Tendulkar exemplified India’s fearless approach through a fearless 98 from 75. He packed a star-studded bowling line-up around the ground to help India keep their undefeated run against Pakistan in the World Cup intact. 


Johnson bounces out Kohli

Chasing a target of 329, India needed their top three to fire against Australia. A steady start was provided by Shikhar Dhawan and Rohit Sharma. But after Dhawan lost his wicket, all eyes were on India’s master chaser Virat Kohli.

However, Kohli fell to a mistimed pull against a sharp bouncer from Mitchell Johnson to lose his wicket in the 16th over. 

Having taken out India’s batting lynchpin, Australia went on to achieve an easy victory.

Kapil Dev’s running catch to dismiss Viv Richards in the final (1983) vs Bangladesh beat England in a thriller (2011)

Kapil Dev’s running catch to dismiss Viv Richards in the final

India were eyeing the crucial wicket of Viv Richards during the World Cup final. The West Indies batter had already slammed a quickfire 33 and was taking the game away from India.

When he pulled a Madan Lal delivery towards the mid-wicket region, India skipper Kapil Dev ran all the way back from infield to rush in and take a sensational catch to leave West Indies without their prime batter at 57/3. Within the next 20 runs, the Men in Maroon had lost more than half their side to an inspired India. Kapil’s side went onto win the match by 43 runs.


Bangladesh beat England in a thriller 2011

In their previous encounter at the tournament, Bangladesh had been bowled out for merely 58 against the West Indies at home.
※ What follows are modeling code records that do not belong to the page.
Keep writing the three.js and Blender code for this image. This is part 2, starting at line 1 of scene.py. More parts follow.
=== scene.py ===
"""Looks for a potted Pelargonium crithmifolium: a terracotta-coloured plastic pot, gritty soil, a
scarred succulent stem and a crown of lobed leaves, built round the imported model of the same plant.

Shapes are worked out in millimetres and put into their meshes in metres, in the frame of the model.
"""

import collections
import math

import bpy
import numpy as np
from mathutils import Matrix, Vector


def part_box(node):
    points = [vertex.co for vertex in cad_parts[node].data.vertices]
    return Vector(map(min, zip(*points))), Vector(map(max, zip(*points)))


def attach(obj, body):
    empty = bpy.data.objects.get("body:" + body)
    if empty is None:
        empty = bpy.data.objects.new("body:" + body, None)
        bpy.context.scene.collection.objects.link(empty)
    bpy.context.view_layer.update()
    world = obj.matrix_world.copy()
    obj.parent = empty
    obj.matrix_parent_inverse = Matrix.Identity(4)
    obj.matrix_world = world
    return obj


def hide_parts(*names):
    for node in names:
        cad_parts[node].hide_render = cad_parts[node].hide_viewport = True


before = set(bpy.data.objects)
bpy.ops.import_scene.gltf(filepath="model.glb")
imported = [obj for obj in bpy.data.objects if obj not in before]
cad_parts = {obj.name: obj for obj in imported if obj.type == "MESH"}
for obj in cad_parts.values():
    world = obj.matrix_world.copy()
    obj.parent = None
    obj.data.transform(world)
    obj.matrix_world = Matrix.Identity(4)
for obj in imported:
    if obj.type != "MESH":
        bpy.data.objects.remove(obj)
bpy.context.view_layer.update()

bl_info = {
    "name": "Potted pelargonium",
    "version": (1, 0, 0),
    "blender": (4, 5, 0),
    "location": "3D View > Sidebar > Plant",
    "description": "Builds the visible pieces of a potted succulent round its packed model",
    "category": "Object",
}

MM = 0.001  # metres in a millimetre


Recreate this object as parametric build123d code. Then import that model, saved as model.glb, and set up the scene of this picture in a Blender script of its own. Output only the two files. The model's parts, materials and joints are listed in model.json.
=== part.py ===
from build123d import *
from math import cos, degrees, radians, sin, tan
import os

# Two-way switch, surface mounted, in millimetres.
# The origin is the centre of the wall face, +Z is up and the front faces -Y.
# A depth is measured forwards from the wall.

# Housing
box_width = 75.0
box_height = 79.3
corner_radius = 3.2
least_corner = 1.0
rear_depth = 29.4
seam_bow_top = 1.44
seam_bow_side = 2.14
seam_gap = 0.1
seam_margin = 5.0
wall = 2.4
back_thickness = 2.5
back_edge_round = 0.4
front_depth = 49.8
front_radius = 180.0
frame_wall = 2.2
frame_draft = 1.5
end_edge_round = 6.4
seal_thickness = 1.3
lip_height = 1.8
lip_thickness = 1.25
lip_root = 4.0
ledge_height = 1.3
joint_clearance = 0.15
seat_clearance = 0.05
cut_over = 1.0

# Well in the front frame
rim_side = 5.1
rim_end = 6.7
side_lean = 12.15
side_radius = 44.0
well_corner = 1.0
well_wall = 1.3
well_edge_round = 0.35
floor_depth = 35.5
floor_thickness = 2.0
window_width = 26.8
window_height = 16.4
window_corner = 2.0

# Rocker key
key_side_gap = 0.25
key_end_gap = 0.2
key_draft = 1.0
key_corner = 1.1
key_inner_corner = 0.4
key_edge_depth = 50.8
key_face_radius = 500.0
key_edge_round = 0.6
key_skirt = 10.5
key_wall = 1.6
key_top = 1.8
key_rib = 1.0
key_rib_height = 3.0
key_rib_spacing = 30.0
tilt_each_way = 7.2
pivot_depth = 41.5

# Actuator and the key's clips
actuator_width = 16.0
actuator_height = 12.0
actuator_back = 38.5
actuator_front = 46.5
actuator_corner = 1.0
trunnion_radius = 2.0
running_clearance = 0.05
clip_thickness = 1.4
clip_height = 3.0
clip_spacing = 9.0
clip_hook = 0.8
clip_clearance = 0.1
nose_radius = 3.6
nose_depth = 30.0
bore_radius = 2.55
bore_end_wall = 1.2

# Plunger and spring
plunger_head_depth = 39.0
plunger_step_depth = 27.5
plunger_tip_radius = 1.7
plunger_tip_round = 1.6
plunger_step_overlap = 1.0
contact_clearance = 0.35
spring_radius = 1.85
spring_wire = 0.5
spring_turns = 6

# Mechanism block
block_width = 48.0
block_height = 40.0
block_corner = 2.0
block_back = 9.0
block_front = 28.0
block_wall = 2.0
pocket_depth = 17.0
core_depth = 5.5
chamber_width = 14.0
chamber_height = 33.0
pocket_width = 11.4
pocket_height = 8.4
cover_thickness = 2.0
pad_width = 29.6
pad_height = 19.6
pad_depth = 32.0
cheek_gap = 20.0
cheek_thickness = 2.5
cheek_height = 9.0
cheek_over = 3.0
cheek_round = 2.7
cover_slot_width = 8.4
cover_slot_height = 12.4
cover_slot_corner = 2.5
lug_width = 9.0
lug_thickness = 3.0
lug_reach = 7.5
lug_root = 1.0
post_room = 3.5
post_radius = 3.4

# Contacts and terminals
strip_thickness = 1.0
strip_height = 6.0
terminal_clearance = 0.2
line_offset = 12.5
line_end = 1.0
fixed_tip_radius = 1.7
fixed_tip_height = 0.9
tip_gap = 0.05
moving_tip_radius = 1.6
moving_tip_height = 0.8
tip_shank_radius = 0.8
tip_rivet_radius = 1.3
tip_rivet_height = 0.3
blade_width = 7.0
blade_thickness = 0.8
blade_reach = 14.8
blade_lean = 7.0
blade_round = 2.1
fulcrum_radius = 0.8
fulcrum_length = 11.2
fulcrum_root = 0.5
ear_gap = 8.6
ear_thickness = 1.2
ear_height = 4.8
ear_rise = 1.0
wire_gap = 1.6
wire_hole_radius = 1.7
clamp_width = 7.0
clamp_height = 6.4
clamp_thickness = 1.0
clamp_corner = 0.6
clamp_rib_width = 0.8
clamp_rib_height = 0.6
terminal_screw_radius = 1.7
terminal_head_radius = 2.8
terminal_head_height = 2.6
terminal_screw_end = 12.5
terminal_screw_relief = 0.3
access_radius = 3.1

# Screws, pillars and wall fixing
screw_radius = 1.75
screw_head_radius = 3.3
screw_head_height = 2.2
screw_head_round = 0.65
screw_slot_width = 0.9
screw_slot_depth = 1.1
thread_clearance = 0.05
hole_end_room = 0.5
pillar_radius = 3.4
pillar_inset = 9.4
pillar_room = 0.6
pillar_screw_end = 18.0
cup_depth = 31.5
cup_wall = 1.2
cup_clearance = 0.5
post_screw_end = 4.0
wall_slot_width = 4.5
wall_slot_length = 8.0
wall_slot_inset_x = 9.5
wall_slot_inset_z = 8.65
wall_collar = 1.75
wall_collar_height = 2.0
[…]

A loss against England could’ve seen them crash out of their own World Cup. 

However, they lifted themselves up against England at Chattogram to register a close win. An 82-run stand between Imrul Kayes and Shakib Al Hasan guided Bangladesh’s chase. Towards the end, a 58-run ninth wicket partnership between Mahmudullah and Shafiul Islam helped them clinch a famous two-wicket win. 

Kapil Dev 175 rescues India from 17 for 5 against Zimbabwe (1983) vs Prasad v Sohail in the Ind v Pak quarterfinal (1996)
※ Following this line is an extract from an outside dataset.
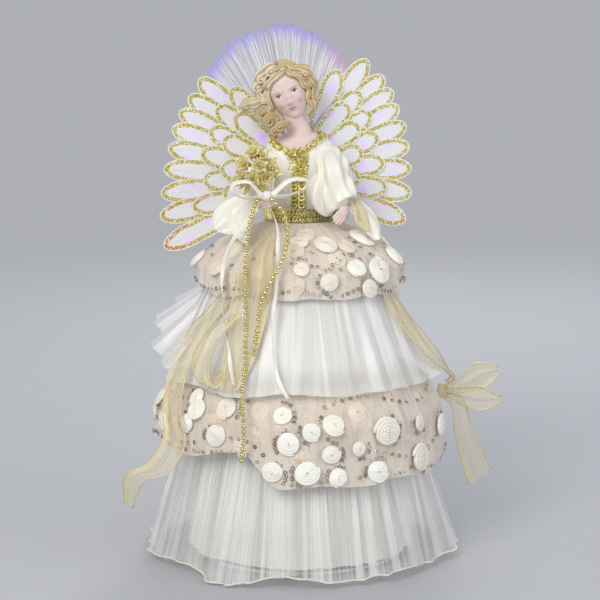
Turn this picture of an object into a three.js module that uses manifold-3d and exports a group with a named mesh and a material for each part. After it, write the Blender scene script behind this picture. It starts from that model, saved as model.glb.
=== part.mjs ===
// Angel tree topper: a dressed angel doll on a support cone, with a battery light and optical fibres.
// Millimetres, +Z up, the front faces -Y. The origin is on the cone's axis in the plane that it stands on.
import * as THREE from 'three';
import { mergeVertices } from 'three/addons/utils/BufferGeometryUtils.js';
import Module from 'manifold-3d';

const wasm = await Module();
wasm.setup();

// Clearances and counts that all pieces share
const clearance = 0.35;
const cutOverrun = 2;
const vertexMergeDistance = 0.0001;
const coneFacets = 28;
const roundFacets = 12;
const limbFacets = 10;
const torsoColumns = 16;
const placketColumns = 5;
const collarColumns = 20;
const plateColumns = 14;
const plateRows = 8;
const collarSides = 5;
const hemTrimSides = 3;
const ribbonColumns = 4;
const bowLoopSides = 6;
const tulleColumns = 36;
const tierColumns = 28;
const underskirtColumns = 24;
const wireSides = 6;
const clothThickness = 1.5;

// Base ring: the flat foot that the topper stands on
const baseRingOuterRadius = 80;
const baseRingInnerRadius = 63;
const baseRingThickness = 2.2;
const baseSpigotHeight = 6;
const baseSpigotWall = 1.8;

// Support cone: open below, the tree's tip goes up inside it
const coneBaseRadius = 74;
const coneTopRadius = 22;
const coneTopHeight = 250;
const coneWall = 1.6;

// Waist plate on the cone's top, with a hole for the fibre bundle
const waistPlateRadius = 24;
const waistPlateThickness = 3;
const bundleHoleRadius = 5;
const bundleHoleBack = 14.2;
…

Kapil Dev 175 rescues India from 17 for 5 against Zimbabwe

India were stunned by disciplined new-ball bowling from Zimbabwe, and slid to 9/4 and eventually 17/5. Faced with an embarrassing situation against the Chevrons, India needed an inspirational act. That came out of the blade of their captain Kapil Dev. The Haryana Hurricane slammed an unbeaten 175 from 138 balls with 16 fours and six sixes. With support from the tailenders, he got India to 266/8.

Kapil’s individual endeavour proved to be the difference between the two sides, as India won the game by 31 runs. 


Prasad v Sohail in the Ind v Pak quarterfinal

Cricket went into full theatre mode during this mini-battle within the India-Pakistan quarter-final in Bengaluru. While India had posted a strong total, Pakistan openers had gotten off to a strong start in its pursuit. Despite losing Saeed Anwar, they were going at a healthy run rate. 

When India skipper Mohammed Azharuddin brought back pacer Venkatesh Prasad, Aamer Sohail went after the bowler with the willow and words.

He let Prasad know about his thoughts after crunching one of his deliveries through the covers. The lanky Karnataka pacer, however, had the last laugh, as he struck the very next ball to dismantle the batter’s off stump. India then took control of the game, and registered a famous win over their arch-rivals.

Bangladesh upset England (2015) vs Deflection off Stokes’ bat in final over  (2019)

Bangladesh upset England 

England’s World Cup campaign hit its nadir with a defeat to Bangladesh. Their lead-up to the tournament hadn’t been the strongest and the side had underwhelmed against the big opponents.

A defeat to Bangladesh, however, ended their chances of making the quarter-finals, while also propelling Bangladesh to their first-ever Cricket World Cup knockout game. 


Deflection off Stokes’ bat in final over of 2019

A World Cup final of close margins was decided by the finest of calls. The game was won by England in the Super Over after they overcame New Zealand. But this wouldn’t have been possible but for a deflection off the bat of Ben Stokes in the last over of the England innings. 

Chasing 242, England needed nine off three balls. Stokes hit one in the legside, and was almost caught short off a Martin Guptill throw from the deep. But not only did Stokes make it back just in time, his bat inadvertently deflected the ball towards the boundary. And England ended up getting six in place of the expected two that the batters had ran. They were able to get two off the next ball to secure a tie and force a Super Over.